21. Iterator difference_type requirements

Section: 24.1.1 [input.iterators] Status: NAD Submitter: LWG Date: 2008-02-28

View all other issues in [input.iterators].

View all issues with NAD status.

Discussion:

InputIterator currently requires that its difference type be both an IntegerType and SignedIntegralLike. There are two issues here. First, why do we need to require both? Answer: one of those is a compiler-generated concept saying that it must be one of a specific list of built-in types, but it doesn't declare anything about the operations, so it doesn't allow you to actually write things like +. But that's very weird. If we know that we've constrained it to be one of a small number of types, shouldn't we be able to use those operations that those types all have in common? Second, just why are we requiring it to be one of the types in that list? If I have my own type that I can use for counting (i.e. an abelian group), then why can't I use it for the iterator's difference type?

Proposed resolution:

24. Convertible and CopyConstructible have different argument orders

Section: 20.1.8 [concept.convertible] Status: NAD Submitter: LWG Date: 2008-02-28

View all issues with NAD status.

Discussion:

The order of argument in Convertible and Constructible is different. We should consider changing the name and/or argument order of Convertible to make it clearer which argument goes where.

Proposed resolution:

The argument order of Convertible matches that of the is_convertible type trait, and also fits with the common rewrite of a prefix operator as an infix operator, e.g., Convertible<T, U> means T convertible to U. LWG decided not to make this change.
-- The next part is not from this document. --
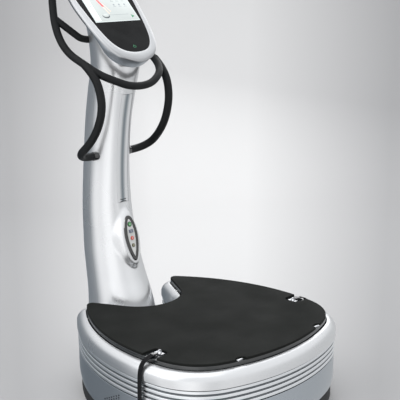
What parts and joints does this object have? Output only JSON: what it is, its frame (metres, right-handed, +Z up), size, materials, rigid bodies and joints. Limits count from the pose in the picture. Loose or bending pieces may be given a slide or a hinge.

42. HasCopyAssign should be named HasCopyAssignment

Section: 20.1.10 [concept.operator] Status: NAD Submitter: LWG Date: 2008-06-09

View all other issues in [concept.operator].

View all issues with NAD status.

Discussion:

To match the naming scheme of the other operator concepts, HasCopyAssign should be named HasCopyAssignment and HasMoveAssign should be named HasMoveAssignment.

Proposed resolution:

The LWG decided to keep the shorter name, particularly because names like HasModulusAssignment were getting far too long.